§ Data listing
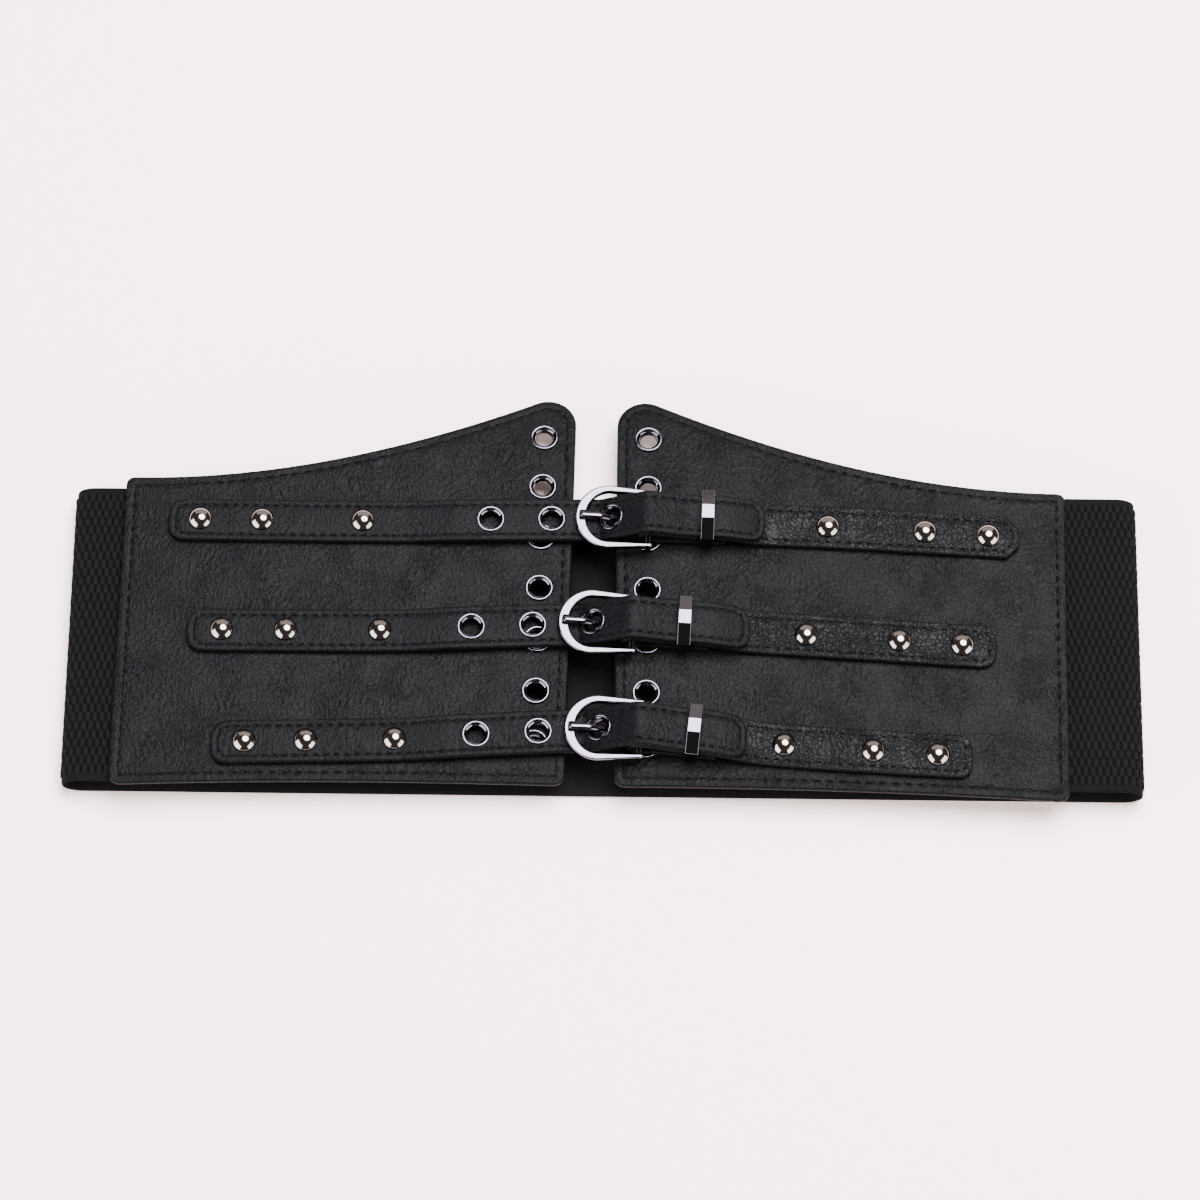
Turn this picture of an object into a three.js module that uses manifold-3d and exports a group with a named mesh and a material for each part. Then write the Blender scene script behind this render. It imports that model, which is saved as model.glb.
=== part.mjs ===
// Corset belt, lying on its back and buckled: a wide elastic waist band folded at both sides, two
// front panels that rise to a point, and three straps whose buckles close the panels.
// Millimetres, +Z up, +X to the wearer's left as the belt is seen, the waist along X.
import * as THREE from 'three';
import { mergeVertices } from 'three/addons/utils/BufferGeometryUtils.js';
import Module from 'manifold-3d';

const wasm = await Module();
wasm.setup();

// Gap between pieces that touch on the real belt.
const clearance = 0.3;

// Elastic waist band, folded flat: its width along Y and its span from fold to fold along X.
const bandWidth = 99.2;
const bandSpan = 339;
const bandThickness = 2;
const foldHeight = 11.4;
const foldReach = 7;
const bandShift = 3.7;
const bandTurn = THREE.MathUtils.degToRad(0.45);

// Front panels: height at the side seam, and how far the peak rises above that.
const panelWidth = 142.5;
const panelHeight = 104;
const panelThickness = 2;
const panelDrop = 0.7;
const peakRise = 30.7;
const peakRadius = 9;
const peakSlope = THREE.MathUtils.degToRad(24);
const hemRise = 2.6;
const hemTurn = 0.55;
const topCornerRadius = 3;
const hemCornerRadius = 4;
const gapTop = 13.2;
const gapBottom = 15.2;
const seamLap = 18;
const sag = 1.2;
const droop = 2.5;

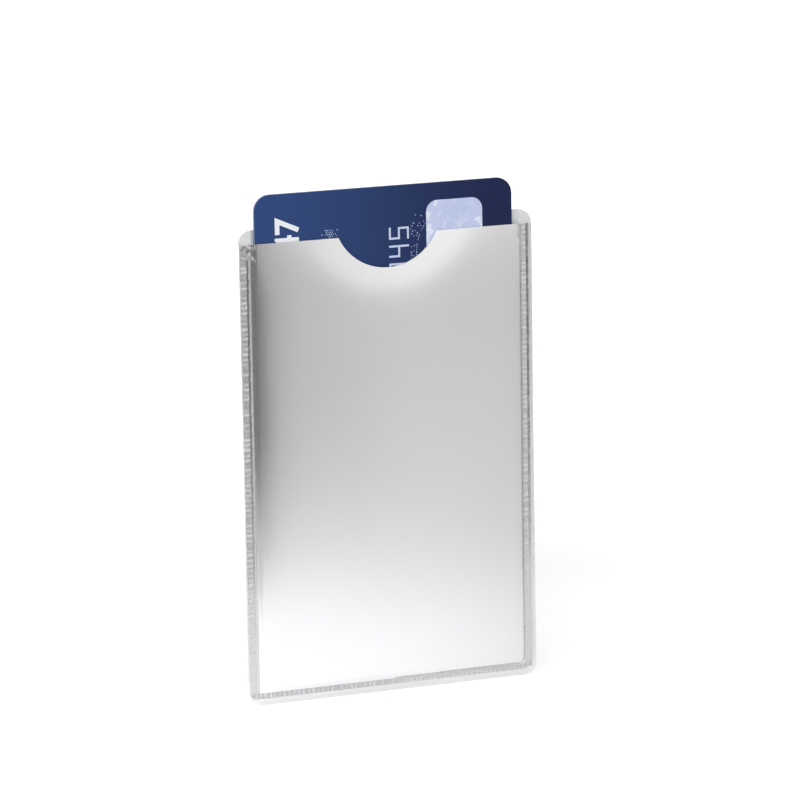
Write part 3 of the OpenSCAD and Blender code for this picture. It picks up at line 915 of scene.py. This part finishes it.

§ Your instructions
Only the lines from the opening of the material through the line with "const clearance = 0.3;" should be echoed, exactly as written.

§ The completed task
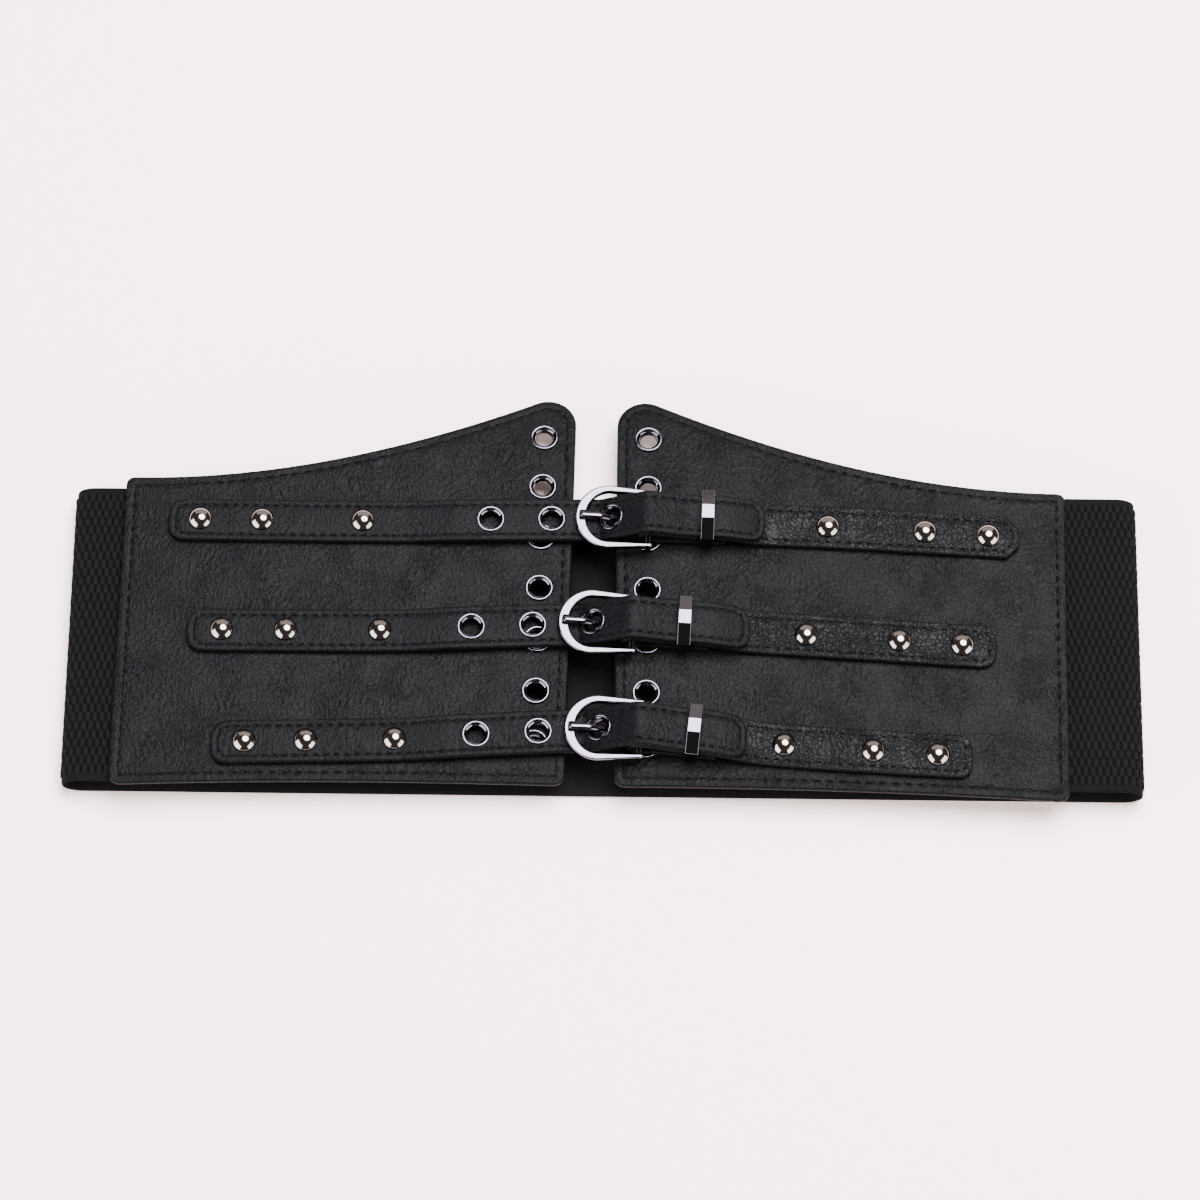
Turn this picture of an object into a three.js module that uses manifold-3d and exports a group with a named mesh and a material for each part. Then write the Blender scene script behind this render. It imports that model, which is saved as model.glb.
=== part.mjs ===
// Corset belt, lying on its back and buckled: a wide elastic waist band folded at both sides, two
// front panels that rise to a point, and three straps whose buckles close the panels.
// Millimetres, +Z up, +X to the wearer's left as the belt is seen, the waist along X.
import * as THREE from 'three';
import { mergeVertices } from 'three/addons/utils/BufferGeometryUtils.js';
import Module from 'manifold-3d';

const wasm = await Module();
wasm.setup();

// Gap between pieces that touch on the real belt.
const clearance = 0.3;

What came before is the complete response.